The tie between the Puritans and the businessmen is, after all, the Puritans’ connection (right or wrong, it is now a commonplace assumption) to the rise of capitalism. Consider the dialogue whispered between the men dressed as Puritans at the opening of Quotations:

tony torn: You ask yourself: What is more likely to cause bits and pieces of American corporations to become available? Easy. Leverage. If a company can’t meet its debt payments, it makes itself vulnerable. If the company cannot meet its debt payments, it will be forced to sell off assets to the highest bidder.

tom fitzpatrick: I return to the ruin…Because I am done romancing the gutter. That sort of horseshit is for yellow-bellied boys and girls who think dirt is appealing. Anyhow, it turns out I’m too damn clumsy for the fabled streets.

tony torn: So you are back at the old ruin.

tom fitzpatrick: But Floyd, the cat who used to run this place, isn’t here anymore. By the way, I want your picture.

tony torn: Say I have a picture. You want that picture, but I don’t want to sell my house. I love my picture. Then I take a large mortgage out on my house. I then lose my job and am desperate for cast to avoid defaulting on my mortgage.
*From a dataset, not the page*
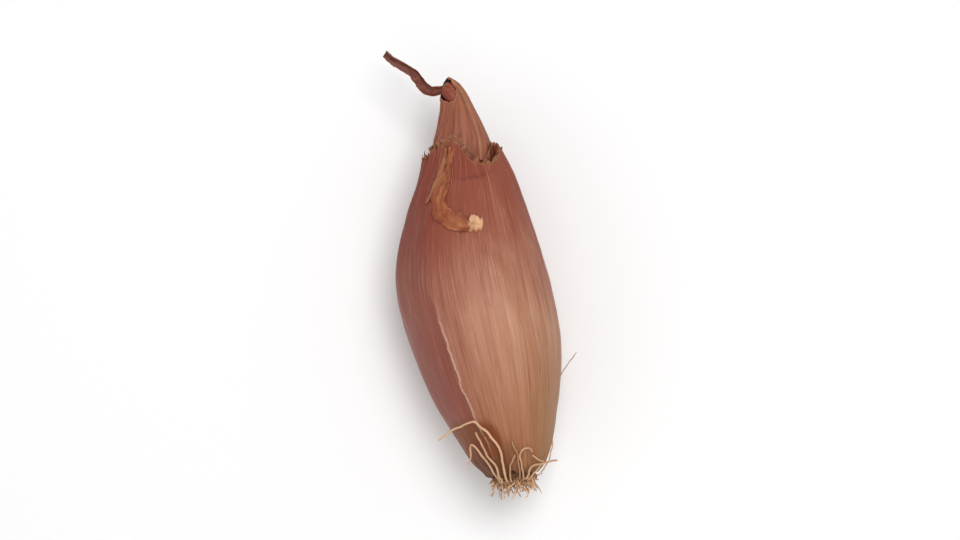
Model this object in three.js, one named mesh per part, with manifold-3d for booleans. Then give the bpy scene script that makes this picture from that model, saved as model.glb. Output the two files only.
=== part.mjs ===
// A long pink shallot lying on its side: the bulb in its dry skin, the dried neck that rises out of the
// skin's torn collar, the shrivelled leaf at its tip, a strip of peeled skin and the tuft of dried roots.
// Millimetres, +Z up. The bulb lies along Y with its roots towards -Y and its neck towards +Y.
// The origin is the middle of the small flat spot that it rests on.

import * as THREE from "three";
import { mergeVertices } from "three/addons/utils/BufferGeometryUtils.js";
import Module from "manifold-3d";

const wasm = await Module();
wasm.setup();

// ---- Driving dimensions ----

const REST_FROM_ROOT = 43.2; // the flat spot's middle, measured along the bulb from its root end
const FLAT_DEPTH = 0.35; // how much of the belly the flat spot takes off
const CLEARANCE = 0.3; // air between two pieces that touch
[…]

Now I am not just willing to sell my picture to you. I’m desperate to sell my picture to you. You may even get it at a knockdown price. This isn’t just idle metaphor.

tom fitzpatrick: Now Gordy is running the ruin. No. Floyd is running the ruin. They’re both running the ruin. Gordy and Floyd, Floyd and Gordy. One and the same, birds of a feather.

tony torn: The boil is growing out of control, recklessly at cross purposes with itself, its impacts multiplying as the causes disintegrate.

tom fitzpatrick: I’m here for now. Gordy or Floyd or whoever the hell runs this ruin. But I’m scared, too. Scared of age and ruin. Tee invited me here and I became one more visitor who never left. Where would I go, anyway? I had no place to go now you may think there’s something pretty about all this, about having no place to go. Well…that’s horseshit.

tony torn: I am no longer in a state of growth. I am in a state of excess. I ignore 99% of all information, 99% of all products. The tiny amount that I do absorb subjects me to perpetual electrocution. There is something so disgusting about this endless uselessness. It’s the disgust for a world that is growing, accumulating, sprawling, sliding into hypertrophy, a world that can’t manage to give birth.

The line, “This isn’t just idle metaphor,” has import for the exchange itself and for Abdoh’s work as a whole.

aids isn’t a metaphor, here or anywhere else in Abdoh’s work. What underlies all the topics is the paradox noted by Adorno in the epigraph, the health that contains and eventually embodies disease—and the corresponding repression of that which is healthful, the labeling of the cure as a disease itself. That inversion frames the conditions and point of view explored in all of these works. It is not a metaphor, but an ideology. The ideology applies to aids, where fatally ill people wander about, initially, looking perfectly healthy; it applies to sexual mores, which establish a normalcy that, nominally, are on behalf of those to whom they apply, but in fact constitute a repression that is often violent; it applies to capitalism, a system that contains ruthlessness in the name of creating a better society; it applies to nationalism and fundamentalism, which label diversity and tolerance as poison to what ought to be a pure body politic—when in fact the notion and goal of a pure polis necessitates its own cruelty and repression. “I am in a state of excess,” Tony Torn says, in reference to…anything. Abdoh, self-described as an artist of excess, uses extremism against itself, a poison to route out poison, a cultural form of homeopathic medicine, a rage against the dying of the light—a light that can be seen as dying in so many areas of life, and, most compellingly in the case of Abdoh and everyone else who has aids, or any other disease—in life itself.